Kodiak’s recycling center limits the type of plastic it collects

Single-use plastic shopping bags on the street. (Photo by Velkr0/Flickr)

Mitch Borden/KMXT

Threshold Services Incorporated will not accept plastic film for the foreseeable future. That means the recycling center won’t collect things like plastic shopping bags, bubble wrap, and anything made from thin stretchy plastics. The reason these products aren’t being accepted at Kodiak’s main recycling center is they’re currently worthless on the recycling market, due to regulations instituted by China.

A lot of the things recycled in the U.S. are sold by recycling centers to other recycling company’s and a lot of it eventually ends up in China, which is why these sanctions have had a dramatic effect on the price of plastic film and other materials. Threshold will have to pay to dispose of these plastics if it continues to collect them, instead of profiting from them, like it has in the past. Plastic film isn’t the only material’s price that’s bottomed out on the market because of Chinese regulations. Some paper has as well.

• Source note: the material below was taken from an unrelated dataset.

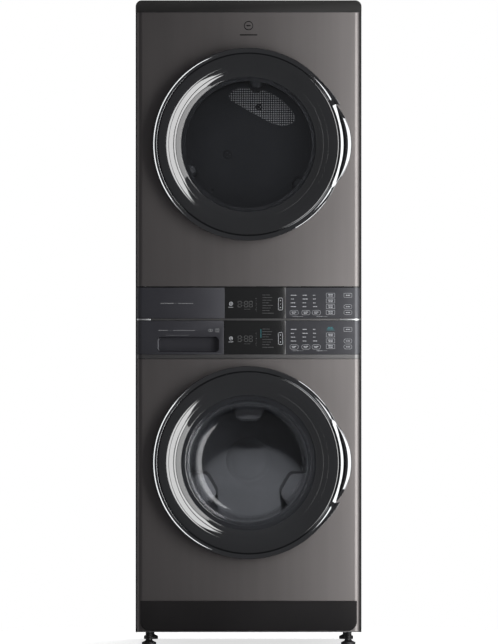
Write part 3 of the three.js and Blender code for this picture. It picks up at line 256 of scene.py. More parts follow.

Specifically, the kind of paper that’s shiny and hard to write on, that’s used in a lot of magazines. This type of paper is known as “Mixed Paper.” Threshold is currently accepting products made from mixed paper, but Chris Lynch, the president of  Threshold’s board of directors, said that could change in the coming days.  Threshold is still collecting products made of denser plastic such as water bottles and milk jugs.